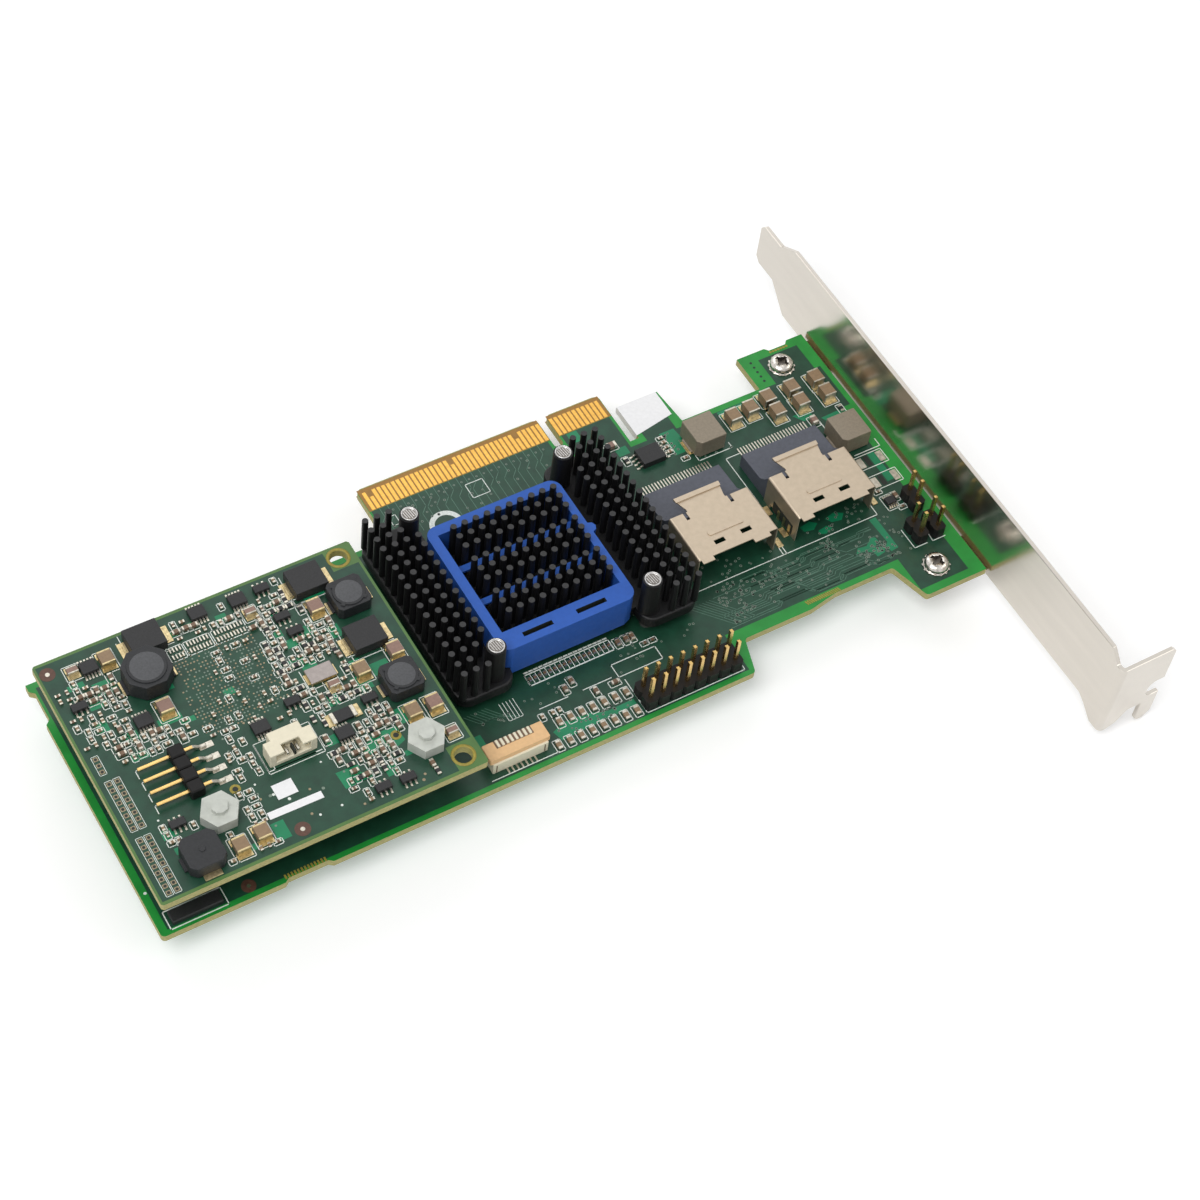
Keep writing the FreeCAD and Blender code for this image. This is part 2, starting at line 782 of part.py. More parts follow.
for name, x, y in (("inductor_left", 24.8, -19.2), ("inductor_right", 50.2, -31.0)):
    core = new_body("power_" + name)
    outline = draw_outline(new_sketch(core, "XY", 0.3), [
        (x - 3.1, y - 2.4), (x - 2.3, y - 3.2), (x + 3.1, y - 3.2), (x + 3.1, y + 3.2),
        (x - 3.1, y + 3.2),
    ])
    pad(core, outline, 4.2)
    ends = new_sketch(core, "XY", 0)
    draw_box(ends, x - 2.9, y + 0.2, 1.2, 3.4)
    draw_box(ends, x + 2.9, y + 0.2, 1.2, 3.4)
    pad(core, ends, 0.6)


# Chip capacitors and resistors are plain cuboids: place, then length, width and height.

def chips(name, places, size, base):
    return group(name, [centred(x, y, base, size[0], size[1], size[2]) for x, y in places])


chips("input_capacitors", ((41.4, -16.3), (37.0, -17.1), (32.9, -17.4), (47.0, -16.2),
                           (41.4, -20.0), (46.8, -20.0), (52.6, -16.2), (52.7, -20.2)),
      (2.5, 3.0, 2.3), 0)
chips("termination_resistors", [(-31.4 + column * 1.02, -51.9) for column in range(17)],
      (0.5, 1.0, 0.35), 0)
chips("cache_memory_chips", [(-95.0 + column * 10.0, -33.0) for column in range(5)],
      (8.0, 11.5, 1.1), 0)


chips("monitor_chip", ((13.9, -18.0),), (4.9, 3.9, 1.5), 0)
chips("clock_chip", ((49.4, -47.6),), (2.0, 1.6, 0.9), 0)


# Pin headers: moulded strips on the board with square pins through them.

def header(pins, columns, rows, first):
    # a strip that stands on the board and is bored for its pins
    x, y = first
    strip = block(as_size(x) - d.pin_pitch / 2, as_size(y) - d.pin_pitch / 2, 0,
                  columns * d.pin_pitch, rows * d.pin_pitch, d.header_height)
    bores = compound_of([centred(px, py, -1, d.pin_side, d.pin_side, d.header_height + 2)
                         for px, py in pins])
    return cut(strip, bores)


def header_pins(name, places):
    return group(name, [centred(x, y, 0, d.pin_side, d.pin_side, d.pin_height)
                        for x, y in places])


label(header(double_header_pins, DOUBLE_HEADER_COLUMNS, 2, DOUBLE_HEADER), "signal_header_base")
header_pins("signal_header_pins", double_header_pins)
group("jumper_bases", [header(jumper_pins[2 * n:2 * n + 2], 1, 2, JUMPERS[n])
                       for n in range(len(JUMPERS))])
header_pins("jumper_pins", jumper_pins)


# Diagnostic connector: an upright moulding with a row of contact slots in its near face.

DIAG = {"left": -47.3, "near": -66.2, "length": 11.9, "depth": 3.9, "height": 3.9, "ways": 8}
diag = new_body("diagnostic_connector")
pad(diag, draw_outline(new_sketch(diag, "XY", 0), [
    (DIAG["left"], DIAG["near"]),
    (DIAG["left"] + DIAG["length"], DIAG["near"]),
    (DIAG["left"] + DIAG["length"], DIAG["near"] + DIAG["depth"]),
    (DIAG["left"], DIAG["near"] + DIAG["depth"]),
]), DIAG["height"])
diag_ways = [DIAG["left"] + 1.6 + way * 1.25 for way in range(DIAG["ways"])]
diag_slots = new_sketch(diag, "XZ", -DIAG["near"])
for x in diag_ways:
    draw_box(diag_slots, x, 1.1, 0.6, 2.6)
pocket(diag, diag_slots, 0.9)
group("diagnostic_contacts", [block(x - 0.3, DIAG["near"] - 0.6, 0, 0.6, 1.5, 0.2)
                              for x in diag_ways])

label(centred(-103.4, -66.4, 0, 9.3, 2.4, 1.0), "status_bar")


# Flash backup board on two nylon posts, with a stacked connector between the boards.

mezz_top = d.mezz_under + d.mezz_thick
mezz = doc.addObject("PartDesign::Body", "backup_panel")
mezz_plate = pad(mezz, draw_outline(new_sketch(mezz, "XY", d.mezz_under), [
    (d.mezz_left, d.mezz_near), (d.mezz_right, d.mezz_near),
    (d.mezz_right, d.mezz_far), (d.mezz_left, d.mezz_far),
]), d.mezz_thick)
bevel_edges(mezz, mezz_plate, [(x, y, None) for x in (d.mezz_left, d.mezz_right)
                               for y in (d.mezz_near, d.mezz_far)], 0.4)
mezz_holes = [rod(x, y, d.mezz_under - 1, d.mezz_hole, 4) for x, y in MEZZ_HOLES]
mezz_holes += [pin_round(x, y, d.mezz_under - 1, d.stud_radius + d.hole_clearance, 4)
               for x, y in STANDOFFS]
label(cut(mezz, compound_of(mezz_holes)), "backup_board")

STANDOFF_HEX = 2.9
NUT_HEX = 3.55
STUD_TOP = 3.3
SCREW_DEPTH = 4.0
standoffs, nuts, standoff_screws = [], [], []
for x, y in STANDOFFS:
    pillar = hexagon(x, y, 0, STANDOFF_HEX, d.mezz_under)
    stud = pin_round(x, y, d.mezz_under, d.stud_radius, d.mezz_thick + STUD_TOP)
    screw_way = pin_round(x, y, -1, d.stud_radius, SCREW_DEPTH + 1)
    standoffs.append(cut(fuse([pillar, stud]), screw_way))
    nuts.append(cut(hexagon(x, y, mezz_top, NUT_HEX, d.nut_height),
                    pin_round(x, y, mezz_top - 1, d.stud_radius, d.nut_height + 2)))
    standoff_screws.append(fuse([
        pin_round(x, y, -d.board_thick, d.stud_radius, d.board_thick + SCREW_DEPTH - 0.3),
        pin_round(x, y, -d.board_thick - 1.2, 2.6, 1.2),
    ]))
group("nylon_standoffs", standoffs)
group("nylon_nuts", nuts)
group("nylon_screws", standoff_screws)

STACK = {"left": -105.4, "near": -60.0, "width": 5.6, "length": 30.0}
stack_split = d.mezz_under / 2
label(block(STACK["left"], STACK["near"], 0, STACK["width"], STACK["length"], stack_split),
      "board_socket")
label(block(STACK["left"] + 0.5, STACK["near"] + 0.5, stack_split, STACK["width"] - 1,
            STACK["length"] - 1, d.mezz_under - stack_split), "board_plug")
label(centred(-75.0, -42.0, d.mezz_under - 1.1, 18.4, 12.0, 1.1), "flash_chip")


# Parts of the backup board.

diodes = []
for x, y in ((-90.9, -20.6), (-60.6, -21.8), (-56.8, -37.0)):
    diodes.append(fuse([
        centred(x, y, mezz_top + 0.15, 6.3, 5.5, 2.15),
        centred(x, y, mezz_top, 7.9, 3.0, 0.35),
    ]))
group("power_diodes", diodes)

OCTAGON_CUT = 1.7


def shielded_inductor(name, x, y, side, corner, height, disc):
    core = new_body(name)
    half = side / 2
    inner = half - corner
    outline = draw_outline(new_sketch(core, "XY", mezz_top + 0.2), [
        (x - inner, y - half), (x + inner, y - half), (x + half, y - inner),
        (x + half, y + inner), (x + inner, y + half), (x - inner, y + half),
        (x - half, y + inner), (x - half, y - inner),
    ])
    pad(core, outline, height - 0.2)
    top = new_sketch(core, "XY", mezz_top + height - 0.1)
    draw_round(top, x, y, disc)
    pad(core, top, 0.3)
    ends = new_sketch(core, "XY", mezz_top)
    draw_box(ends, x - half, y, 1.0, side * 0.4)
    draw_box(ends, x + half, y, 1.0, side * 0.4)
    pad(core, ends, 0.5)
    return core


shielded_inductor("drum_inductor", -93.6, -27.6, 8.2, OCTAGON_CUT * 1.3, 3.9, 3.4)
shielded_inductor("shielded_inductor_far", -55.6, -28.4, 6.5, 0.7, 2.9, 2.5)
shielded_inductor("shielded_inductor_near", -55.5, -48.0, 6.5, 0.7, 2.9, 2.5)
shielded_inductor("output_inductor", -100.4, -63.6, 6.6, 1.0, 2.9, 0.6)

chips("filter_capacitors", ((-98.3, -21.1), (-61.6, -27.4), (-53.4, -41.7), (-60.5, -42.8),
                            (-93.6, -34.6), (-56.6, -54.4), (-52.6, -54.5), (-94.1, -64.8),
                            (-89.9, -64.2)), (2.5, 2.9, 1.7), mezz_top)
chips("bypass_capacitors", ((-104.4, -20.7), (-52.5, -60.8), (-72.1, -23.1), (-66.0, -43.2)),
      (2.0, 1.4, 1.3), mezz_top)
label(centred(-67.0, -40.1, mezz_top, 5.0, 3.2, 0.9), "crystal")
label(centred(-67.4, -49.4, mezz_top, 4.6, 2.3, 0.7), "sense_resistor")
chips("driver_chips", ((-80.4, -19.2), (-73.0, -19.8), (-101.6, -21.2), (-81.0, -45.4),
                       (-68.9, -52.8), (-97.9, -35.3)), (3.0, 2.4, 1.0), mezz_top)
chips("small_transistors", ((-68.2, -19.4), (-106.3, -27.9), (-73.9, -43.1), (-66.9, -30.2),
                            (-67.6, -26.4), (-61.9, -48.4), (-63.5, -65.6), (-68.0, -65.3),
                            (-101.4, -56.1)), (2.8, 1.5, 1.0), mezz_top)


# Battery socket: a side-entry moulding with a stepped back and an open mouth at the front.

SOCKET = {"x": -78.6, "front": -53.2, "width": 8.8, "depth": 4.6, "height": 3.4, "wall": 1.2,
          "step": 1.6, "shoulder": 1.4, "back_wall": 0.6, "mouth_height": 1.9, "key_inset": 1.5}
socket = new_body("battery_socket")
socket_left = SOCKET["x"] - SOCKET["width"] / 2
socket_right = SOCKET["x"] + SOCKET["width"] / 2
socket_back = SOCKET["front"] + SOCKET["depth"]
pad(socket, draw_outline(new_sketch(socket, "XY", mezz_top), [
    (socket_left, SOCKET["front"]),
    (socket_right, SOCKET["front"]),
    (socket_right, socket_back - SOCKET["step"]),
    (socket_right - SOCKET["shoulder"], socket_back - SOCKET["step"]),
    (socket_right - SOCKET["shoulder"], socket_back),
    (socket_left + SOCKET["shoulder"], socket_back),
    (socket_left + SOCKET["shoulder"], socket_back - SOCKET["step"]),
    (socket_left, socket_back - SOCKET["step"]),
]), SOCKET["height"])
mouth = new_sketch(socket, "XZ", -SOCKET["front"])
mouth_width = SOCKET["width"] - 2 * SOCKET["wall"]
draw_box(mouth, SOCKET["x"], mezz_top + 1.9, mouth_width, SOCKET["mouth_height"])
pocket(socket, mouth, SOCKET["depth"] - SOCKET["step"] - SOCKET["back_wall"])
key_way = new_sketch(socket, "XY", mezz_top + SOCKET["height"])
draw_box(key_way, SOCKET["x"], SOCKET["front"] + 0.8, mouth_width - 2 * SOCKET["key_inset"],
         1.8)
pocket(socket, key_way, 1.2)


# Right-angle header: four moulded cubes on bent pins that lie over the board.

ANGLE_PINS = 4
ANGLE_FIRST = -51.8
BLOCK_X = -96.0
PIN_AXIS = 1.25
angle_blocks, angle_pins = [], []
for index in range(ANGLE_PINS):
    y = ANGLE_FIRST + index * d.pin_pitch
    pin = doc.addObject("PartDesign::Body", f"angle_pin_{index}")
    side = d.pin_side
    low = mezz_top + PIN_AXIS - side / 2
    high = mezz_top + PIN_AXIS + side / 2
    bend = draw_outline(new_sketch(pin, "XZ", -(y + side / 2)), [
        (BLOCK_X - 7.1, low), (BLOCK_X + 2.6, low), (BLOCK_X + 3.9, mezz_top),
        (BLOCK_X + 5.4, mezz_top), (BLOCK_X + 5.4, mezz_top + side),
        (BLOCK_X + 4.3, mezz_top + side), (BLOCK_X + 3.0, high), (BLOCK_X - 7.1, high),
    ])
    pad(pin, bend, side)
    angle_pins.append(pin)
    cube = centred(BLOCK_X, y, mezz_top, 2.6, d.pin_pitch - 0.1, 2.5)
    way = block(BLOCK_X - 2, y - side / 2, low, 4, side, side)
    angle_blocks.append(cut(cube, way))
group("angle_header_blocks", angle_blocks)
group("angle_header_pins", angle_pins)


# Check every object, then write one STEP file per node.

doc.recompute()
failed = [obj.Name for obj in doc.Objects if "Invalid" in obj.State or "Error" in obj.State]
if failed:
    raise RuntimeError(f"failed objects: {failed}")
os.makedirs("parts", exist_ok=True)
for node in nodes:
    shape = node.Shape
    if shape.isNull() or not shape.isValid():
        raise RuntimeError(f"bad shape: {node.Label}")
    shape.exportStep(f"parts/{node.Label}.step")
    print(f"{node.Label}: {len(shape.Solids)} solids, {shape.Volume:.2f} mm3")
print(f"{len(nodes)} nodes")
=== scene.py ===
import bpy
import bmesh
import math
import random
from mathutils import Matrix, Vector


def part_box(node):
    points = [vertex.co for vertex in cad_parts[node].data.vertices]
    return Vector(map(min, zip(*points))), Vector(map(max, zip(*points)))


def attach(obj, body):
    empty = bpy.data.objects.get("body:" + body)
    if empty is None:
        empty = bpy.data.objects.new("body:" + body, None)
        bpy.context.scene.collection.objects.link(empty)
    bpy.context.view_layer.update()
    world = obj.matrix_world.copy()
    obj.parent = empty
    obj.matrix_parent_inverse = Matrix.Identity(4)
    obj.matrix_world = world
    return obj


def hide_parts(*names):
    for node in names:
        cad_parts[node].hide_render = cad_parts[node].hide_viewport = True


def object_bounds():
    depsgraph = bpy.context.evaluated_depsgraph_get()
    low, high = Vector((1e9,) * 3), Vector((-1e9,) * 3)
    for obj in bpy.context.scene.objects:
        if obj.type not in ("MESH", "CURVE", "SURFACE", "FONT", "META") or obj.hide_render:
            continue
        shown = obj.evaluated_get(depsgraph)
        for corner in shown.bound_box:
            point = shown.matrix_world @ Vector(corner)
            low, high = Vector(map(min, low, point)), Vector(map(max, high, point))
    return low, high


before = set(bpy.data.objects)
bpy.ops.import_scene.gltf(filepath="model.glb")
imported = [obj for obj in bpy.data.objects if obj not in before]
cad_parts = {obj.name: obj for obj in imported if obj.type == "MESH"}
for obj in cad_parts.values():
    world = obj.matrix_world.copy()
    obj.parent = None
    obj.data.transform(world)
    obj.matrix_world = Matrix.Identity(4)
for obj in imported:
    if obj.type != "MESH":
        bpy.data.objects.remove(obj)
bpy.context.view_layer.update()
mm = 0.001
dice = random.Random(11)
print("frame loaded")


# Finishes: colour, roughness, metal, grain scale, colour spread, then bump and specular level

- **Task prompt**
Return every line from the one holding "obj.matrix_world = world" through the end of the data, exactly as it appears, with both ends kept and nothing else.

- **The reply**
    obj.matrix_world = world
    return obj


def hide_parts(*names):
    for node in names:
        cad_parts[node].hide_render = cad_parts[node].hide_viewport = True


def object_bounds():
    depsgraph = bpy.context.evaluated_depsgraph_get()
    low, high = Vector((1e9,) * 3), Vector((-1e9,) * 3)
    for obj in bpy.context.scene.objects:
        if obj.type not in ("MESH", "CURVE", "SURFACE", "FONT", "META") or obj.hide_render:
            continue
        shown = obj.evaluated_get(depsgraph)
        for corner in shown.bound_box:
            point = shown.matrix_world @ Vector(corner)
            low, high = Vector(map(min, low, point)), Vector(map(max, high, point))
    return low, high


before = set(bpy.data.objects)
bpy.ops.import_scene.gltf(filepath="model.glb")
imported = [obj for obj in bpy.data.objects if obj not in before]
cad_parts = {obj.name: obj for obj in imported if obj.type == "MESH"}
for obj in cad_parts.values():
    world = obj.matrix_world.copy()
    obj.parent = None
    obj.data.transform(world)
    obj.matrix_world = Matrix.Identity(4)
for obj in imported:
    if obj.type != "MESH":
        bpy.data.objects.remove(obj)
bpy.context.view_layer.update()
mm = 0.001
dice = random.Random(11)
print("frame loaded")


# Finishes: colour, roughness, metal, grain scale, colour spread, then bump and specular level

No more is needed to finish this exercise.